Loads of Learned Lumber

Wednesday, June 20, 2012

Juliana Spahr, _Well Then There Now_

I PICK UP a Juliana Spahr with a certain eagerness and a certain trepidation.  Eagerness because she is, after all, a worthwhile writer, even arguably an important writer (I wonder exactly how she would go about dismantling the notion of "an important writer").  I even assigned one of her books for a class I am teaching this coming fall. Trepidation because she is almost certainly going to want me to think about things I would rather not have to think about.

Spahr is like that valuable-but-tiresome, tiresome-but-valuable friend who is always asking you to sign a petition or come to a demonstration or make a few phone calls or...your phone rings, you see the number, you don't wholly want to answer, knowing as you do that you will wind up with some duty or another, but you do answer, because if you don't, what have you become?

The acknowledgements in the front of the volume record not only where the poems and essays first appeared, but the street address at which they were written, including the zip code. The zip code?  Does Spahr imagine we want to write to whoever now lives at that address?

Probably not--but Spahr cares about names, cares about exactness, and furthermore cares how naming, marking, and identifying reveal the history and processes of power. "2955 Dole Street, Honolulu, Hawai'i 96822" marks the spot where the text "Dole Street"was written, first of all, but who is the Dole for which the street was named, and how did the place happen to be tagged by the U. S. Postal Service? Both questions are relevant to the text, it turns out.

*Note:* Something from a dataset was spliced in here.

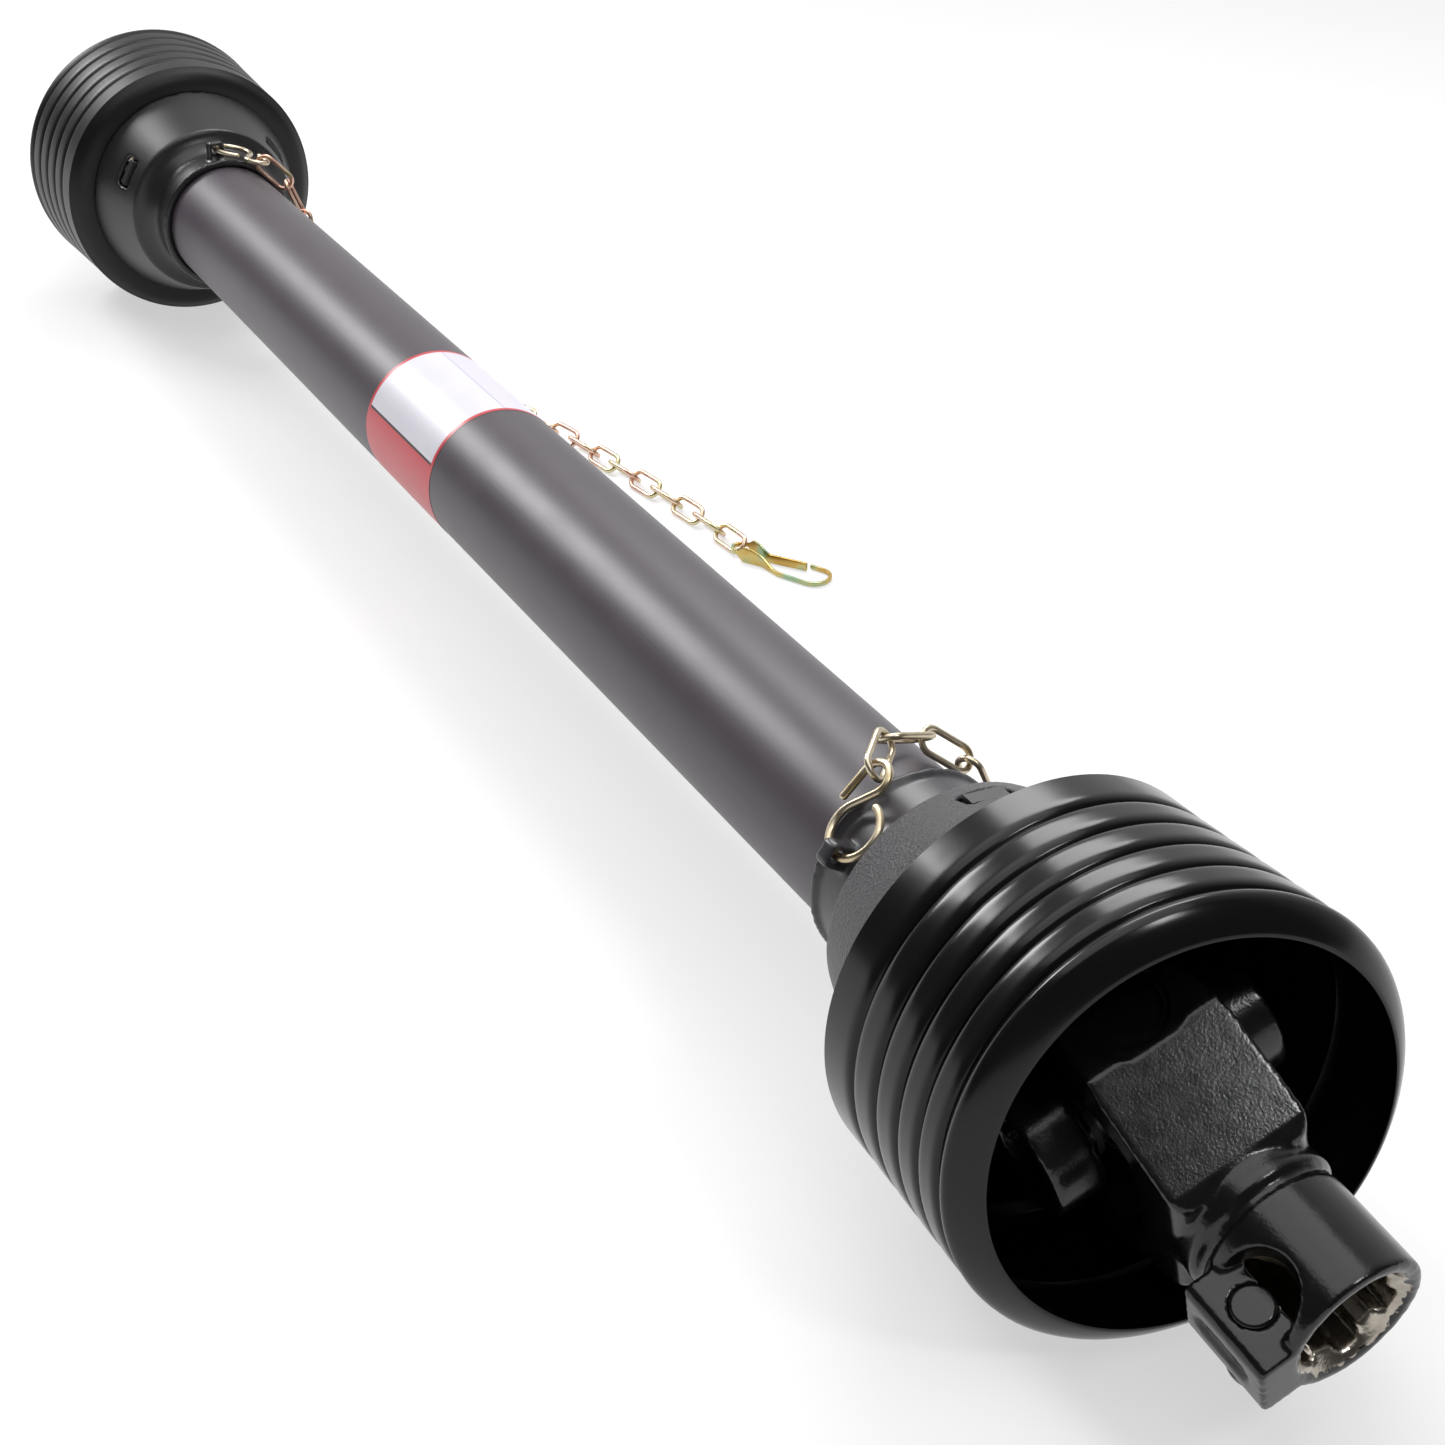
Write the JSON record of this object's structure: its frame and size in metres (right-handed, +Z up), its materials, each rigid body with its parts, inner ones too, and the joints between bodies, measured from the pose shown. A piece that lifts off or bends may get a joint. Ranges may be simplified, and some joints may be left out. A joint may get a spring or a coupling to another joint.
{
  "type": "power take-off drive shaft",
  "caption": "Guarded farm power take-off shaft, telescoping with a universal joint and splined quick-release yoke at each end, and plastic cones with rubber bells and restraint chains.",
  "frame": {"origin": "on the floor, at the middle of the object's length and width as it lies on its bells", "axes": "+X along the shaft from the far joint to the near joint, whose end yoke droops; +Y to the side where the chains lie; +Z up"},
  "size_m": [1.1816, 0.2347, 0.1519],
  "materials": {
    "black_plastic": "moulded polyethylene, satin, with a hammered grain on the near dome",
    "bell_rubber": "glossy black flexible bell",
    "grey_plastic": "extruded polyethylene, matt dark grey",
    "nylon": "natural nylon",
    "drawn_steel": "drawn and greased",
    "painted_forging": "gloss black paint over a forged skin",
    "spring_steel": "oiled spring steel",
    "zinc_steel": "bright zinc plate",
    "cross_steel": "forged and ground",
    "cap_steel": "ground",
    "seal_rubber": "moulded seal",
    "gold_zinc": "yellow zinc plate"
  },
  "bodies": {
    "far_guard": {"far_guard_cone": "black_plastic", "far_bellows": "bell_rubber", "far_bearing_ring": "nylon", "outer_guard_tube": "grey_plastic", "far_s_hook": "gold_zinc", "far_chain": "gold_zinc", "far_spring_clip": "gold_zinc"},
    "far_shaft": {"far_tube_yoke": "painted_forging", "inner_profile_tube": "drawn_steel", "far_roll_pin": "spring_steel", "far_tube_yoke_cap_left": "cap_steel", "far_tube_yoke_cap_right": "cap_steel", "far_tube_yoke_circlip_left": "spring_steel", "far_tube_yoke_circlip_right": "spring_steel"},
    "far_cross_body": {"far_cross": "cross_steel", "far_cross_seals": "seal_rubber", "far_grease_nipple": "zinc_steel"},
    "far_end": {"far_end_yoke": "painted_forging", "far_end_yoke_cap_top": "cap_steel", "far_end_yoke_cap_bottom": "cap_steel", "far_end_yoke_circlip_top": "spring_steel", "far_end_yoke_circlip_bottom": "spring_steel", "far_pin_spring": "spring_steel"},
    "far_pin": {"far_push_pin": "zinc_steel"},
    "near_shaft": {"near_tube_yoke": "painted_forging", "outer_profile_tube": "drawn_steel", "near_roll_pin": "spring_steel", "near_tube_yoke_cap_left": "cap_steel", "near_tube_yoke_cap_right": "cap_steel", "near_tube_yoke_circlip_left": "spring_steel", "near_tube_yoke_circlip_right": "spring_steel"},
    "near_guard": {"near_guard_cone": "black_plastic", "near_bellows": "bell_rubber", "near_bearing_ring": "nylon", "inner_guard_tube": "grey_plastic", "near_s_hook": "gold_zinc", "near_chain": "gold_zinc", "near_spring_clip": "gold_zinc"},
    "near_cross_body": {"near_cross": "cross_steel", "near_cross_seals": "seal_rubber", "near_grease_nipple": "zinc_steel"},
    "near_end": {"near_end_yoke": "painted_forging", "near_end_yoke_cap_top": "cap_steel", "near_end_yoke_cap_bottom": "cap_steel", "near_end_yoke_circlip_top": "spring_steel", "near_end_yoke_circlip_bottom": "spring_steel", "near_pin_spring": "spring_steel"},
    "near_pin": {"near_push_pin": "zinc_steel"}
  },
  "joints": [
    {"name": "shaft_spin", "type": "hinge", "parent": "far_guard", "child": "far_shaft", "pos_m": [-0.49378, -0.04178, 0.07555], "axis": [1, 0, 0], "continuous": true},
    {"name": "telescope", "type": "slide", "parent": "far_shaft", "child": "near_shaft", "axis": [1, 0, 0], "range_m": [0, 0.45]},
    {"name": "near_guard_spin", "type": "hinge", "parent": "near_shaft", "child": "near_guard", "pos_m": [0.49122, -0.04178, 0.07555], "axis": [1, 0, 0], "continuous": true},
    {"name": "near_cross_hinge", "type": "hinge", "parent": "near_shaft", "child": "near_cross_body", "pos_m": [0.49122, -0.04178, 0.07555], "axis": [0, 0.9397, 0.342], "range_deg": [-36, 12]},
    {"name": "near_yoke_hinge", "type": "hinge", "parent": "near_cross_body", "child": "near_end", "pos_m": [0.49122, -0.04178, 0.07555], "axis": [0.2079, -0.3345, 0.9192], "range_deg": [-24, 24]},
    {"name": "near_pin_push", "type": "slide", "parent": "near_end", "child": "near_pin", "axis": [0.2079, -0.3345, 0.9192], "range_m": [0, 0.006], "stiffness_N_per_m": 900, "springref_m": -0.01, "deforming": ["near_pin_spring"]},
    {"name": "far_cross_hinge", "type": "hinge", "parent": "far_shaft", "child": "far_cross_body", "pos_m": [-0.49378, -0.04178, 0.07555], "axis": [0, 0.9397, 0.342], "range_deg": [-24, 24]},
    {"name": "far_yoke_hinge", "type": "hinge", "parent": "far_cross_body", "child": "far_end", "pos_m": [-0.49378, -0.04178, 0.07555], "axis": [0, -0.342, 0.9397], "range_deg": [-24, 24]},
    {"name": "far_pin_push", "type": "slide", "parent": "far_end", "child": "far_pin", "axis": [0, -0.342, 0.9397], "range_m": [0, 0.006], "stiffness_N_per_m": 900, "springref_m": -0.01, "deforming": ["far_pin_spring"]}
  ]
}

 In the book itself, the titles of the texts are accompanied by maps showing the spot in the world where the text was written, including its latitude and longitude--not because the reader will be undertaking to sail there, presumably, but as reminders that the places Spahr is writing are parts of the history of western imperialism, which devised this system of keeping track of where it had gotten to, where to go next, and how to get home.

In an end note to the poem "Things of Each Possible Relation Hashing Against Each Other"(the process for which poem, as one can glimpse in its title, involved translation software), Spahr writes:

And I was also thinking at the time about how poets need to know the names of things and I didn't really know the names of lots of things that grew in Hawai'i.  I also didn't know where they came from. I knew that when I looked around anywhere on the islands that most of what I was seeing had come from somewhere else but I didn't know where or when. I was not yet seeing how the deeper history of contact was shaping the things I saw around me.

Some of the poems in Well Then There Now were composed during roughly the same span of years Spahr wrote about in her innovative memoir The Transformation (LLL January 14, 2010); that "deeper history of contact" she seeks to uncover begins with her finding herself in Hawai'i, but doesn't end there. Even when Spahr gets Wordsworthian, recalling her intimacy with the landscape of her childhood and the rivers that ran through it, that deeper history announces itself: she recalls too the factories that polluted those rivers, and the closings of the factories, and LBJ's War on Poverty and the possibilities it created for her to leave.

Spahr is the goad of conscience, the agenbite of inwit, but not just that.

For one thing, there's her formal inventiveness.  Adrienne Rich sometimes left the impression (e.g., "Blood, Bread, and Poetry") that she found concern for form a distraction in her pursuit of truth and authenticity, but for Spahr (with an assist from Stein) form always seems a way to get there.

For another, Spahr knows as well as you or I how beautiful and pleasurable the world is--the struggle is always to stay mindful even as we take in the beauty, experience the pleasure.  This is from the end  of "Sonnets," one of the texts about Hawai'i:

But because we were bunkered, the place was never ours, could never really be ours, because we were bunkered from what mattered, growing and flowing into, and because we could not begin to understand that this place was not ours until we grew and flowed into something other than what we were we continued to make things worse for this place of flowing and growing into even while some of us came to love it and let it grow in our hearts, flow in our own blood.

That morphing of self-accustaion into a confession of love--that's when you know you're always going to read the next book Spahr publishes.